● **Task description**:
Pull every line holding the string "manifold" from the records below.

● **Records shown**:

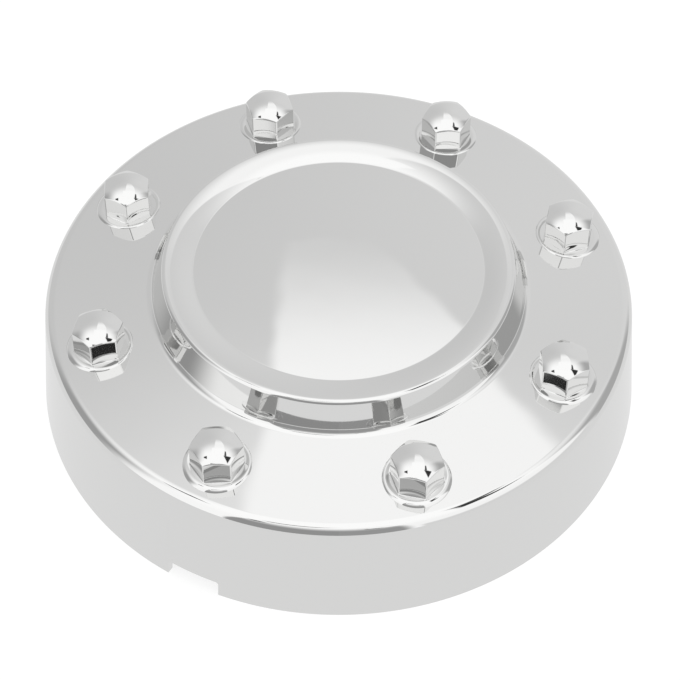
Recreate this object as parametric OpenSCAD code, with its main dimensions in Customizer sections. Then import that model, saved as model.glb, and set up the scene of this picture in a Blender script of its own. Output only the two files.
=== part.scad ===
// Wheel center cap: one thin-walled moulding that covers the hub and the eight
// wheel studs of a dual-rear-wheel truck. A drafted skirt carries a deck that
// rises gently to the middle, with eight domed nut covers round a raised, dished
// hub cover. The underside is open: hollow nut covers, stiffening ribs and a snap
// bead inside the rim.
// Z is up (away from the wheel), the rim stands on z = 0, millimetres.

/* [Body] */
// Diameter of the rim that meets the wheel
rim_d = 248.4; // [246:0.2:254]
// Height of the deck above the rim, at the circle of the nuts
deck_h = 51; // [47:0.1:57]
// Slope of the deck, up towards the neck, in degrees
deck_slope = 5; // [4.8:0.1:5.5]
// Draft of the skirt, in degrees
skirt_draft = 5.4; // [3:0.1:6]
// Rounding between the skirt and the deck
shoulder_r = 5; // [4:0.25:6]
// Wall thickness of the moulding
wall = 2.8; // [2.2:0.1:3]

/* [Hub cover] */
// Diameter of the neck where its sides would meet the deck
neck_d = 152.3; // [149:0.1:155]
// Draft of the neck, in degrees
neck_draft = 20; // [16:0.5:22]
// Radius of the hollow fillet at the foot of the neck
neck_fillet = 3.6; // [2:0.1:4]
// Height of the sharp lip corner above the foot of the neck, before rounding
lip_rise = 13.58; // [12:0.05:17]
// Rounding of the lip
lip_r = 2; // [1.2:0.1:2.4]
// Diameter of the crease where the bead meets the dome
crease_d = 118; // [112:1:122]
// Depth of the crease below the lip corner
crease_drop = 2.17; // [2:0.05:4]
// Radius of the hollow round along the crease
crease_fillet = 2.5; // [1.5:0.1:4]
// Radius of the bulged bead between the lip and the crease
bead_r = 34; // [28:1:60]
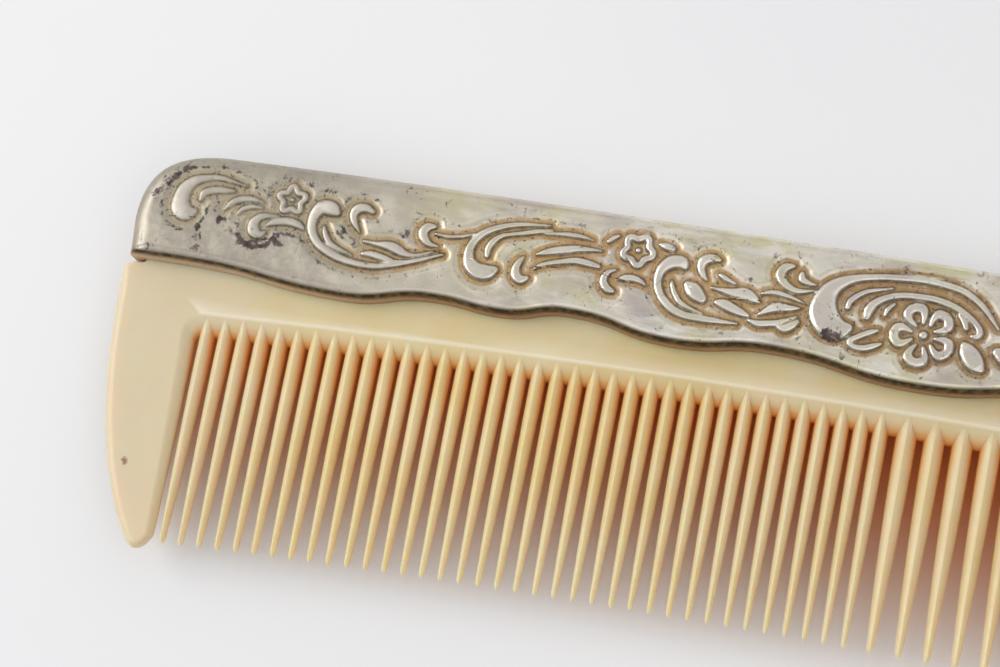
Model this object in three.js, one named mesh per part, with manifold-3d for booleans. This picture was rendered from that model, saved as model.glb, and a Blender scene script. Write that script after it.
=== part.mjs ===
// A dresser comb: one moulded ivory-coloured blade with 64 teeth, held between two die-stamped,
// silver-plated shells that are soldered together along the spine and bedded on pitch cement.
// Millimetres. X runs along the comb, +Y points to the spine (the teeth point to -Y), +Z is up.
// The comb lies on its back shell: z = 0 is that shell's outer face, x = y = 0 is the middle.

import * as THREE from 'three';
import { mergeVertices } from 'three/addons/utils/BufferGeometryUtils.js';
import Module from 'manifold-3d';

const wasm = await Module();
wasm.setup();

// ---- driving dimensions ------------------------------------------------------------------

const BLADE_LENGTH = 181.2;      // over the two shoulders
const COMB_HEIGHT = 46.3;        // spine to guard tips
const MOUNT_THICKNESS = 10.2;    // outer face to outer face
const BLADE_THICKNESS = 3.6;
const SHELL_SKIN = 0.6;
const CLEARANCE = 0.3;           // left between neighbouring pieces

const FINE_PITCH = 2.12;
const FINE_TEETH = 37;
const FINE_WIDTH = 1.74;
const FINE_START = 0.35;          // extra fine spaces between the first coarse and fine teeth
const FINE_TIP = 0.6;
const COARSE_PITCH = 3.04;
const COARSE_TEETH = 27;
const COARSE_WIDTH = 2.3;
const COARSE_TIP = 0.8;

// ---- values that follow from them ----------------------------------------------------------

const MID_Z = MOUNT_THICKNESS / 2;
const FACE_Z = BLADE_THICKNESS / 2;            // blade face above the middle plane
const SPINE_Y = COMB_HEIGHT / 2;
const GUARD_TIP_Y = -COMB_HEIGHT / 2;
const SHOULDER_X = BLADE_LENGTH / 2;
const SHOULDER_Y = 9.15;
const MOUNT_END_X = SHOULDER_X - 0.9;          // the shells stop just short of the shoulders
const TANG_END_X = SHOULDER_X - 2.7;
const TANG_TOP_Y = SPINE_Y - 1.3;
const TOOTH_ROW_X = 80;                        // half length of the row of teeth
const ROOT_Y = 4.0;                            // bottom of the gaps at the middle of the comb
const TIP_Y = -19.75;                          // tooth tips at the middle of the comb
const ROOT_SAG = 2.2;                          // both lines drop about this much at the ends
const TIP_SAG = 2.35;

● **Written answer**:
Model this object in three.js, one named mesh per part, with manifold-3d for booleans. This picture was rendered from that model, saved as model.glb, and a Blender scene script. Write that script after it.
import Module from 'manifold-3d';